--- PROBLEM STATEMENT ---
Starting at the first line of the data below, write out each line exactly until you reach the line containing "return mix(upper, lower, row - first_row)", and include that line too.

--- INFORMATION PROVIDED ---
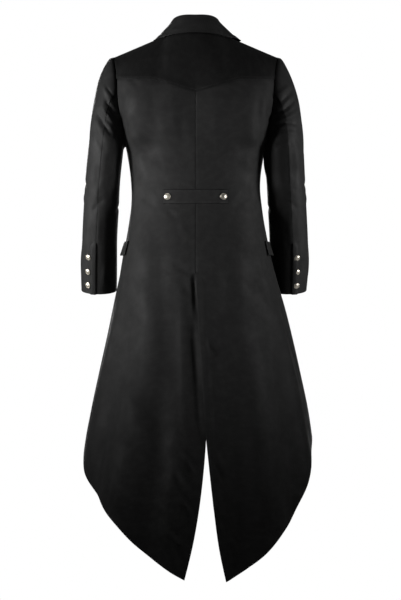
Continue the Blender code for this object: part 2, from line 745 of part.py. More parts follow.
def make_collar():
    """Turned down collar, its stand and its fall in one folded piece."""
    places = np.linspace(0.0, COLLAR_STATIONS[-1][0], COLLAR_STEPS + 1)
    stations = [(-1, place) for place in reversed(places)] + [(1, place) for place in places[1:]]
    sections = [collar_section(side, place) for side, place in stations]
    points = [[section[row] for section in sections] for row in range(len(sections[0]))]
    collar = Panel("collar", points, body_axis, out=CLOTH, into=0.0, colour=COLLAR_CLOTH, ease_edges=False)
    fall_faces = collar.normals[-1, len(sections) // 2]
    if fall_faces[1] < 0:
        collar.normals = -collar.normals
    return collar


def point_on_panel(panel, row, column):
    """Point on a panel's own facets, at a row and column that need not be whole numbers."""
    first_row = min(int(row), panel.points.shape[0] - 2)
    first_column = min(int(column), panel.points.shape[1] - 2)
    cell = panel.points[first_row:first_row + 2, first_column:first_column + 2]
    upper = mix(cell[0, 0], cell[0, 1], column - first_column)
    lower = mix(cell[1, 0], cell[1, 1], column - first_column)
    return mix(upper, lower, row - first_row)


def make_lapel(side, front):
    """Lapel turned back onto the front, its points taken from the front and moved out."""
    row_heights = [mix(NECK_SIDE_HEIGHT, ARMPIT_HEIGHT, share) for share in armhole_shares()[:-1]]
    row_heights += CHEST_HEIGHTS
    rows = range(len(row_heights))
    points = []
    for lapel_row in range(LAPEL_ROWS + 1):
        down = lapel_row / LAPEL_ROWS
        width = LAPEL_WIDTH_CURVE.at(down)[0] * SHOULDER_COLUMNS
        line = []
        for share in columns_of(LAPEL_COLUMNS):
            height = mix(LAPEL_TOP_CURVE.at(share)[0], LAPEL_BOTTOM, down)
            line.append(point_on_panel(front, np.interp(-height, -np.array(row_heights), rows), share * width))
        points.append(line)
    return Panel("lapel_left" if side > 0 else "lapel_right", points, body_axis,
                 out=LAPEL_GAP + CLOTH, into=-LAPEL_GAP, ease_edges=False)


def make_half_belt():
    """Half belt over the waist, its points taken from the back and moved out."""
    shares = columns_of(NECK_COLUMNS + SHOULDER_COLUMNS)[:BELT_COLUMNS + 1]
    columns = [(-1, across) for across in reversed(shares)] + [(1, across) for across in shares[1:]]
    points = [[back_point(side, across, height) for side, across in columns] for height in (BELT_TOP, BELT_BOTTOM)]
    return Panel("half_belt", points, body_axis, out=LAID_GAP + DOUBLE_CLOTH, into=-LAID_GAP, ease_edges=False)


def make_flap(side):
    """Pocket flap over the hip, standing off the skirt a little at its lower edge."""
    points = []
    for height, flare in ((FLAP_TOP, 0.0), (FLAP_BOTTOM, FLAP_FLARE)):
        row = []
        for angle in FLAP_ANGLES:
            turn = math.radians(angle)
            out = np.array([side * math.sin(turn), math.cos(turn), 0.0])
            row.append(ring_point(side, height, angle) + out * flare)
        points.append(row)
    return Panel("pocket_flap_left" if side > 0 else "pocket_flap_right", points, body_axis,
                 out=LAID_GAP + DOUBLE_CLOTH, into=-LAID_GAP, ease_edges=False)


def make_button(collection, name, radius, seat, normal):
    """Domed button turned about its middle, its flat back just off the cloth."""
    mesh = bpy.data.meshes.new(name)
    points = [(share * radius, 0.0, height * radius) for height, share in BUTTON_PROFILE]
    mesh.from_pydata(points, [(index, index + 1) for index in range(len(points) - 1)], [])
    mesh.materials.append(make_material(name, OLD_SILVER, BUTTON_ROUGHNESS, BUTTON_METALLIC))
    button = bpy.data.objects.new(name, mesh)
    collection.objects.link(button)
    button.location = seat + normal * BUTTON_GAP
    button.rotation_euler = Vector(normal).to_track_quat("Z", "Y").to_euler()
    turning = button.modifiers.new("Turning", "SCREW")
    turning.steps = turning.render_steps = BUTTON_STEPS
    turning.use_merge_vertices = True
    turning.merge_threshold = BUTTON_MERGE


def make_belt_buttons(collection):
    """One button near each end of the half belt."""
    for side, end in ((1, "left"), (-1, "right")):
        angle = math.degrees(math.asin(BELT_BUTTON_X / half_width(side, BELT_BUTTON_HEIGHT)))
        across = angle / SIDE_ANGLE
        upper = back_point(side, across, BELT_TOP)
        lower = back_point(side, across, BELT_BOTTOM)
        along = back_point(side, across + COLUMN_STEP, BELT_TOP) - back_point(side, across - COLUMN_STEP, BELT_TOP)
        normal = side * unit(np.cross(along, lower - upper))
        seat = mix(upper, lower, 0.5) + normal * (LAID_GAP + DOUBLE_CLOTH)
        make_button(collection, f"belt_button_{end}", BELT_BUTTON_RADIUS, seat, normal)


def make_cuff_buttons(collection):
    """Three buttons up each cuff, beside its vent."""
    for side, end, angle in ((1, "left", CUFF_BUTTON_ANGLES[0]), (-1, "right", CUFF_BUTTON_ANGLES[1])):
        for number, place in enumerate(reversed(CUFF_BUTTON_PLACES), start=1):
            seat = sleeve_point(side, angle, place)
            around = sleeve_point(side, angle + ANGLE_STEP, place) - sleeve_point(side, angle - ANGLE_STEP, place)
            along = sleeve_point(side, angle, place + PLACE_STEP) - sleeve_point(side, angle, place - PLACE_STEP)
            normal = unit(np.cross(around, along))
            middle = (sleeve_point(side, 0, place) + sleeve_point(side, 180, place)) / 2
            if normal @ (seat - middle) < 0:
                normal = -normal
            make_button(collection, f"cuff_button_{end}_{number}", CUFF_BUTTON_RADIUS, seat, normal)


def main():
    """Build every piece of the coat."""
    collection = make_collection()
    panels = [make_yoke()]
    fronts = {side: make_front(side) for side in (1, -1)}
    for side in (1, -1):
        panels += [make_back(side), fronts[side]]
        panels += make_sleeve(side)
    share_seam_normals(panels)
    panels += [make_collar(), make_half_belt()]
    for side in (1, -1):
        panels += [make_lapel(side, fronts[side]), make_flap(side)]
    for panel in panels:
        make_cloth(collection, panel)
    make_belt_buttons(collection)
    make_cuff_buttons(collection)


main()
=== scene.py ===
"""Looks of a long black tailcoat, filled out in its hanging shape.

Every cut piece is a thin cloth shell on the form of its own solid, with its creases listed one by one.
Lengths are in metres. The coat's front faces -Y, +Z is up and its own left is +X, so its back faces +Y.
"""

import logging
import math
from collections.abc import Callable
from dataclasses import dataclass, field
from enum import Enum, IntEnum

import bmesh
import bpy
import numpy as np
from mathutils import Matrix, Vector, noise
from mathutils.bvhtree import BVHTree
from mathutils.kdtree import KDTree


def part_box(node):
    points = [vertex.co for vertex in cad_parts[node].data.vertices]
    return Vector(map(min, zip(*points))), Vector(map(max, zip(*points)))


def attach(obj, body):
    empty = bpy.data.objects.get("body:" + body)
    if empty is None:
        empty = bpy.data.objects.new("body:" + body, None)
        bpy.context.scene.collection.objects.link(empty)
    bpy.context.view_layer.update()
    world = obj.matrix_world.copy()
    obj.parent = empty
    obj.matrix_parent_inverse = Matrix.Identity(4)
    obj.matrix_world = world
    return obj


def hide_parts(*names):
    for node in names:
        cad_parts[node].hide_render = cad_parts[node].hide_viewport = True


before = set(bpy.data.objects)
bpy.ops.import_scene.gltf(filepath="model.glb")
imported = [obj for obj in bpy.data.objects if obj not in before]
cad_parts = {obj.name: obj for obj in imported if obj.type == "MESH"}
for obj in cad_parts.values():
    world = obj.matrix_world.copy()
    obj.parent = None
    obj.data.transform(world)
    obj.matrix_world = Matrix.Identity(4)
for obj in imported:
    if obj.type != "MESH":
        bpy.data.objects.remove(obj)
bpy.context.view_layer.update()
log = logging.getLogger("tailcoat")

ROOT = "root"
UV_NAME = "cloth"

# How the outer face of a solid's wall is found: the reach of the search, where it starts and how
# squarely the inner face looks back.
MERGE_DISTANCE = 0.00002
WALL_SEARCH = 0.006
WALL_START = 0.0003
WALL_FACING = -0.8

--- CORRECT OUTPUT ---
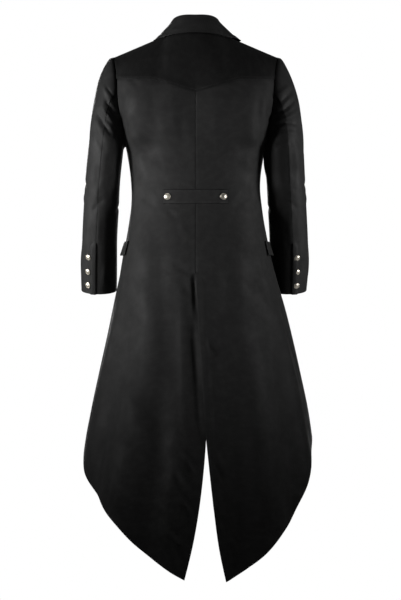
Continue the Blender code for this object: part 2, from line 745 of part.py. More parts follow.
def make_collar():
    """Turned down collar, its stand and its fall in one folded piece."""
    places = np.linspace(0.0, COLLAR_STATIONS[-1][0], COLLAR_STEPS + 1)
    stations = [(-1, place) for place in reversed(places)] + [(1, place) for place in places[1:]]
    sections = [collar_section(side, place) for side, place in stations]
    points = [[section[row] for section in sections] for row in range(len(sections[0]))]
    collar = Panel("collar", points, body_axis, out=CLOTH, into=0.0, colour=COLLAR_CLOTH, ease_edges=False)
    fall_faces = collar.normals[-1, len(sections) // 2]
    if fall_faces[1] < 0:
        collar.normals = -collar.normals
    return collar


def point_on_panel(panel, row, column):
    """Point on a panel's own facets, at a row and column that need not be whole numbers."""
    first_row = min(int(row), panel.points.shape[0] - 2)
    first_column = min(int(column), panel.points.shape[1] - 2)
    cell = panel.points[first_row:first_row + 2, first_column:first_column + 2]
    upper = mix(cell[0, 0], cell[0, 1], column - first_column)
    lower = mix(cell[1, 0], cell[1, 1], column - first_column)
    return mix(upper, lower, row - first_row)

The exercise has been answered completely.